* [Task objective]
The lines to reproduce run from the first one through the line containing "and lighter bands.". Reproduce them exactly.

* [Input records]
BEGIN
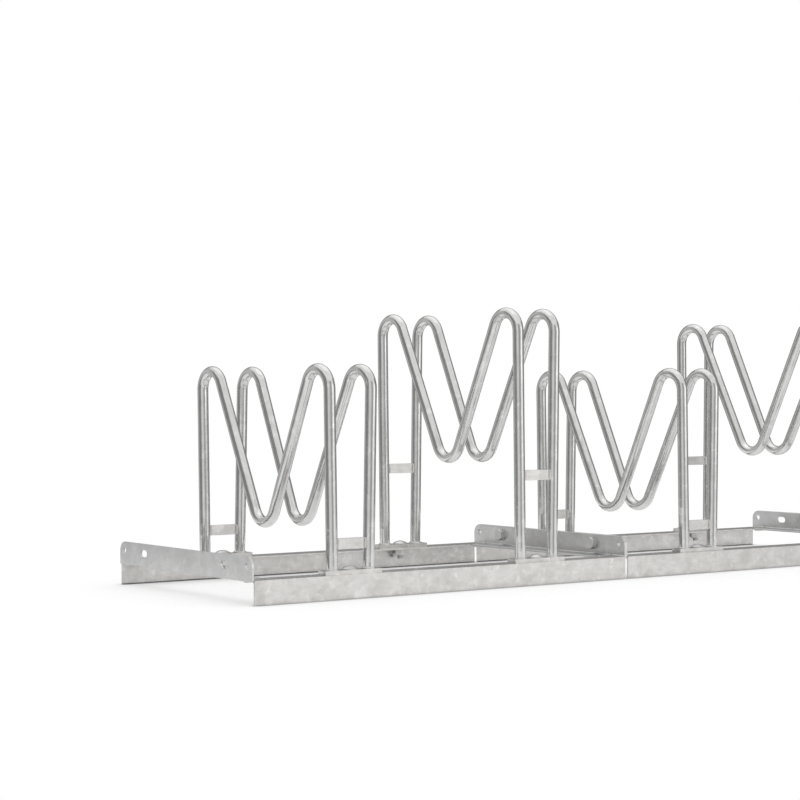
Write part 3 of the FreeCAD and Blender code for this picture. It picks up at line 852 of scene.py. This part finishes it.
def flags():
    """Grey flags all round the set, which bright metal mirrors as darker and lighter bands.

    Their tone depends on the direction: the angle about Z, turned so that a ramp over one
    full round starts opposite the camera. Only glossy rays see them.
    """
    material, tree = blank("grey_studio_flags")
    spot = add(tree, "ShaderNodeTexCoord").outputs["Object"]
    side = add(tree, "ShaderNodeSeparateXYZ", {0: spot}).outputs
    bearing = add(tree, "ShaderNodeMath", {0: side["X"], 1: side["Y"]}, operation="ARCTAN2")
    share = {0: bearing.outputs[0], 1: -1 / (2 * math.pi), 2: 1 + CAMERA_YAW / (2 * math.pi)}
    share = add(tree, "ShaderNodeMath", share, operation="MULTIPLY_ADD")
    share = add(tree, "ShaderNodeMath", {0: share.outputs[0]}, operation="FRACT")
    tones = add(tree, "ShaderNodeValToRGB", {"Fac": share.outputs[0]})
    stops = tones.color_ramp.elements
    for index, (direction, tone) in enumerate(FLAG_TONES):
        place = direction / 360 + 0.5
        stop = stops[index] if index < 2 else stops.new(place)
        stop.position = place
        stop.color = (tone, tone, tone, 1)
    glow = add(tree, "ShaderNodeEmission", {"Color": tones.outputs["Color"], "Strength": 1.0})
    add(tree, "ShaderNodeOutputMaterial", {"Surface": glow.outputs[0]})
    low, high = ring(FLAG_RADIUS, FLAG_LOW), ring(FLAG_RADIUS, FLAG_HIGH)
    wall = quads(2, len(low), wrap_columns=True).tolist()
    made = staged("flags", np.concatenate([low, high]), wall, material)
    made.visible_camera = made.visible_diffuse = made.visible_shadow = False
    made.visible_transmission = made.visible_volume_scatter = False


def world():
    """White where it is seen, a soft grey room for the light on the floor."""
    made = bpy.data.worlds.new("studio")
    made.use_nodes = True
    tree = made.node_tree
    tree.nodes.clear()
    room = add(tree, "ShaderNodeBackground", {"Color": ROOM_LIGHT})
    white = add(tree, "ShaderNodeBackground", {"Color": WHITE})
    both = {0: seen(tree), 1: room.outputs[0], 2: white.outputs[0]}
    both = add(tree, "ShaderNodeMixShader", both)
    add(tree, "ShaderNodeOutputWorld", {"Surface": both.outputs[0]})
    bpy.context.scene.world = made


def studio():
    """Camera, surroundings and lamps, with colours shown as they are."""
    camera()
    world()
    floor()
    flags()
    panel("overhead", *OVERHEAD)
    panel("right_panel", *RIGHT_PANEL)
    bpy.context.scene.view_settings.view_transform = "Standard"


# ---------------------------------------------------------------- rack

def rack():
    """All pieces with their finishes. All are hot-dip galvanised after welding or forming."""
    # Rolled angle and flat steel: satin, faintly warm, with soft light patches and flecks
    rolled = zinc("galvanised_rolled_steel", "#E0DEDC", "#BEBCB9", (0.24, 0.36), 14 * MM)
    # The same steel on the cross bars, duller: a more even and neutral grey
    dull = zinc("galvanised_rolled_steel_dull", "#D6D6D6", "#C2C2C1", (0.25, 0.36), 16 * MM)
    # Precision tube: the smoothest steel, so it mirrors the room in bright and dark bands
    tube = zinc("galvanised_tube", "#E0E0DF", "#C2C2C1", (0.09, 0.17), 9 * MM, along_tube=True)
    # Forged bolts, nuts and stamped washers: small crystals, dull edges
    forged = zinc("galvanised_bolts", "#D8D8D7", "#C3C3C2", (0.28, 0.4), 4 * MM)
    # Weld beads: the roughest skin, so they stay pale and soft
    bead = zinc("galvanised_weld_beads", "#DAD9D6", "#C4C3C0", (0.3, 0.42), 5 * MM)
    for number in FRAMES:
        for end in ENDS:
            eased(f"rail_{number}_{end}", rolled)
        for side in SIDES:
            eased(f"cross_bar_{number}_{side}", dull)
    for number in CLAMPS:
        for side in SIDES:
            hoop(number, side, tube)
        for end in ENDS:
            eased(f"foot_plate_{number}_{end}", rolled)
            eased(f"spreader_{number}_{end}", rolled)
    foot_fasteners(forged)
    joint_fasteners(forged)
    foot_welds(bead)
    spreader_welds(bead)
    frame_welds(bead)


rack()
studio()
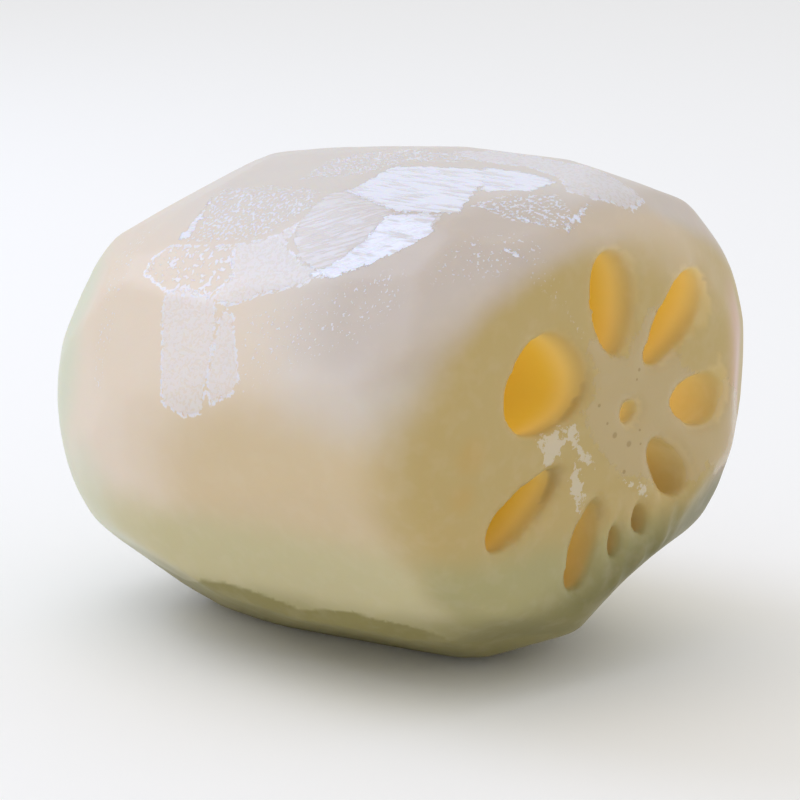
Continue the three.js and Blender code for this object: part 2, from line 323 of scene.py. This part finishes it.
END
* [Result of the exercise]
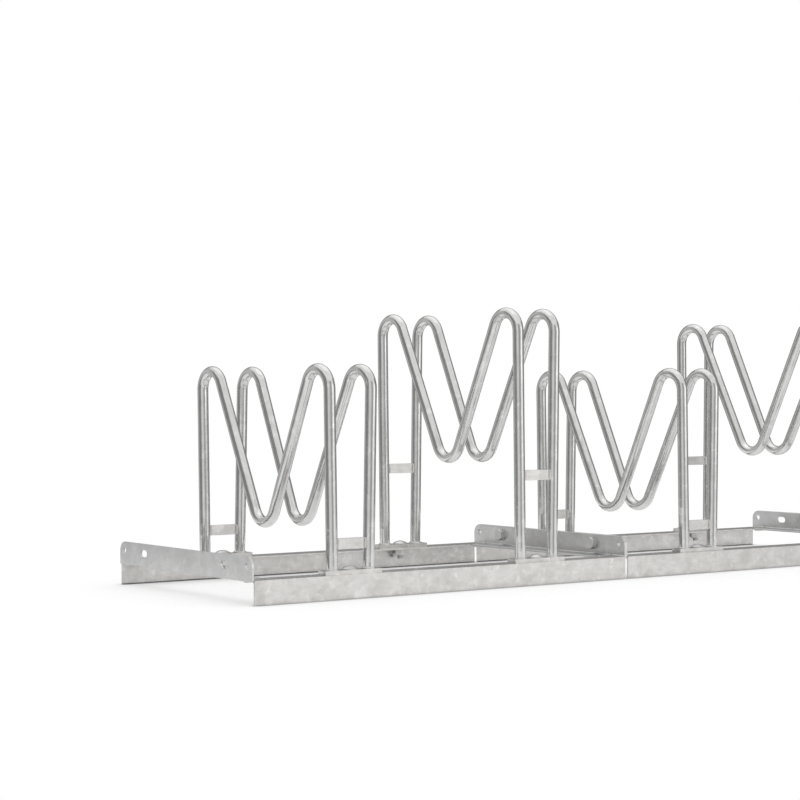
Write part 3 of the FreeCAD and Blender code for this picture. It picks up at line 852 of scene.py. This part finishes it.
def flags():
    """Grey flags all round the set, which bright metal mirrors as darker and lighter bands.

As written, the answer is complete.